Having admired some of DMovies’ coverage of the Tallinn Black Nights Film Festival over the last few years and knowing it to be one of our publisher-editor Victor Fraga’s favourite festivals, I am delighted to have been asked to attend and cover a new section at the Festival, not least because I get to see both the event itself and the city of Tallinn first hand.
I don’t know that much about the city – decades ago, I and many others thrilled to the heist movie Darkness In Tallinn (Ilkka Järvi-Laturi, 1993) when it was released here by the now late, lamented UK cinema distributor Metro Tartan, all about criminals pulling off a robbery in a blackout. Hopefully, my visit will be nothing like this; indeed, I’m told that Estonia has the most fantastic, superfast internet – a facility of which I’m looking forward to availing myself.

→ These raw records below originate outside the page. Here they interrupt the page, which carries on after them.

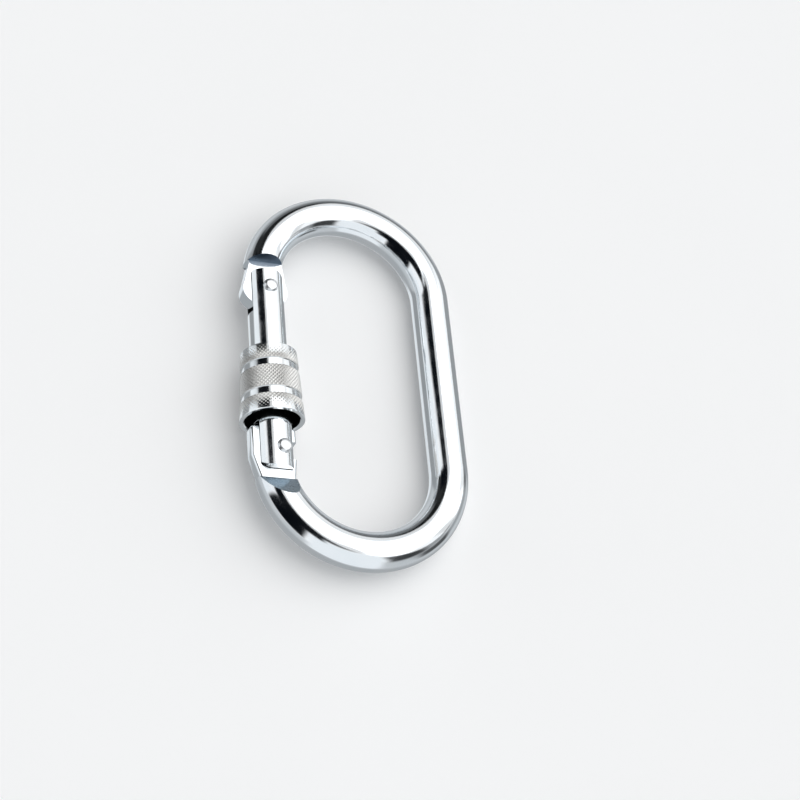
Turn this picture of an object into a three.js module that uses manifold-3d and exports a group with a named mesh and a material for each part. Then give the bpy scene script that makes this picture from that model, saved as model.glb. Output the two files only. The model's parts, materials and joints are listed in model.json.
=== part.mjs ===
import * as THREE from 'three';
import { mergeVertices } from 'three/addons/utils/BufferGeometryUtils.js';
import Module from 'manifold-3d';

const wasm = await Module();
wasm.setup();

// An oval screw-lock carabiner lying on its flat side, in millimetres.
// X runs across the oval with the gate on the low side, Y runs along it towards
// the hinge, and Z is the normal of the oval.

// Sizes of the bent bar.
const overallLength = 108;
const overallWidth = 57.5;
const barDiameter = 10;

// Sizes of the two flattened ends of the bar.
const plateThickness = 4;
const hingeShoulderAboveBend = 4.75;
const hingeRampRun = 0.85;
const noseShoulderBelowBend = 6.65;
const noseRampRun = 5.2;
const tangOuterReach = 6.6;
const tangInnerReach = 5.5;
const nosePlateInnerReach = 5.4;
const nosePlateBeyondPin = 7.1;
const noseCornerRadius = 2.8;
const notchMouthRise = 0.7;

// Sizes of the gate.
const gateDiameter = 9.6;
const gateLineInset = 0.85;
const latchPinInset = 1.2;
const hingePinToShoulder = 8.6;
const latchPinToShoulder = 7.5;
const gateBeyondHingePin = 5.2;
const gateBeyondLatchPin = 5.1;
const gateSwingCornerRadius = 3.6;
const gatePlainCornerRadius = 0.7;
const gateThreadDepth = 0.45;
const threadPitch = 1.5;

// Sizes of the two pins.
const pinDiameter = 3.4;
const pinDomeHeight = 0.95;

// Sizes of the locking sleeve, named from its mouth towards the hinge.
const mouthBoreDiameter = 14;
const mouthWall = 1.3;
const sleeveTaper = 1;
const mouthBandLength = 4.5;
const middleBandLength = 6.2;
const hingeBandLength = 4.3;
const bandGrooveLength = 2;
const bandGrooveDepth = 0.5;
const sleeveThreadLength = 4.5;
const sleeveThreadDepth = 0.4;
const sleeveEdgeChamfer = 0.4;
const sleeveAboveNosePlate = 1.5;

// Sizes of the closing spring and its plunger.
const camBaseRadius = 4.9;
const camLift = 1.2;
const gateOpeningDegrees = 30;
const springBoreDiameter = 3.8;
const springBoreDepth = 13;
const springWire = 0.5;
const springTurns = 6;
const plungerHeadLength = 1.6;
const plungerNoseLength = 1.6;
const plungerNoseDiameter = 1.1;
const plungerStemDiameter = 1.4;
const plungerStemLength = 4;

// Clearances between pieces.
const touchGap = 0.3;
const slotSideGap = 0.3;
const slotEndGap = 0.6;
const pinHoleGap = 0.3;
const notchGap = 0.45;
const sleeveOverNoseGap = 0.25;
const boreGap = 0.35;
const camGap = 0.45;

// How finely round pieces are divided.
const barSides = 32;
const bendSteps = 25;
const gateSides = 32;
const sleeveSides = 40;
const pinSides = 20;
const domeSteps = 4;
const cornerSteps = 5;
const coilSteps = 14;
const wireSides = 6;
const camStepDegrees = 7.5;

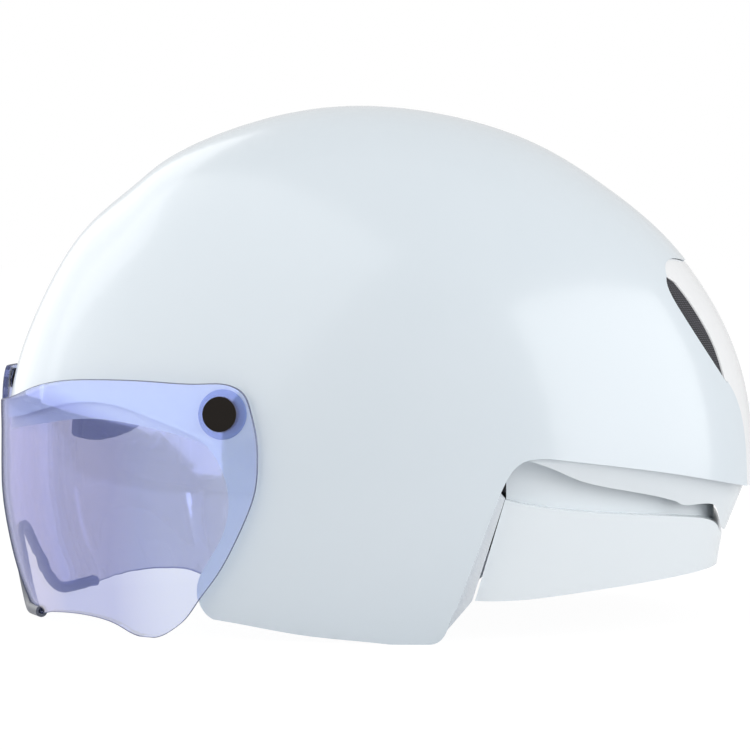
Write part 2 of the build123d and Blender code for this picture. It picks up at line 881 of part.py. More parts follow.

This is the first year Tallinn have run their Critics’ Picks strand. Festivals can be baffling – you look through a programme and see a bunch of titles which mean nothing often directed by directors of whom you’ve never heard. Sometimes, of course, there’s a good reason you’ve never heard of them, but equally, there may be gems in here awaiting discovery and perhaps directors, actors or other talent at the start of (or maybe well into) impressive careers.
The temptation is to go for names you know – there are new films here by Ulrich Siedl, the late Kim Ki-duk and the UK’s own Carol Morley, the first two being out of competition entries, the latter being an in competition one. Siedl, whose extraordinary Rimini (2022) hits UK cinemas in December, has a follow-up film Sparta (which Victor watched and reviewed a couple of months ago at San Sebastian) about Richie Bravo’s brother. Kim had a reputation as Korea’s enfant terrible of film, and tends to eschew political correctness, so one has high hopes of his dream / fantasy movie Call of God, particularly in my case since I’m fascinated by manifestations of religion, something to which the title alludes. Morley, meanwhile, surely deserves some sort of accolade for the title of her latest film Typist Artist Pirate King which sounds like a feminine road movie involving an electric car looking for a plot.
I shall be looking out for any Oriental, Fantastique or animated titles in there, the dirtier the better. Taiwanese entry In the Morning of La Petite Mort (Wang Yu-Lin 2021) intertwines the lives of a food delivery driver and a sex worker, a building superintendent and a cleaning woman. Pan-European, comedy thriller Roxy (Dito Tsintsadze, 2022) seems to be about a taxi driver and Russian villains – possibly something like Collateral (Michael Mann, 2004). The Chambermaid (Mariana Čengel Solčanská, 2022) is a Slovakian, historical, lesbian, romantic drama. There are also films from the Philippines, Iran, Israel and Canada, among others – a fully international spread which bodes well.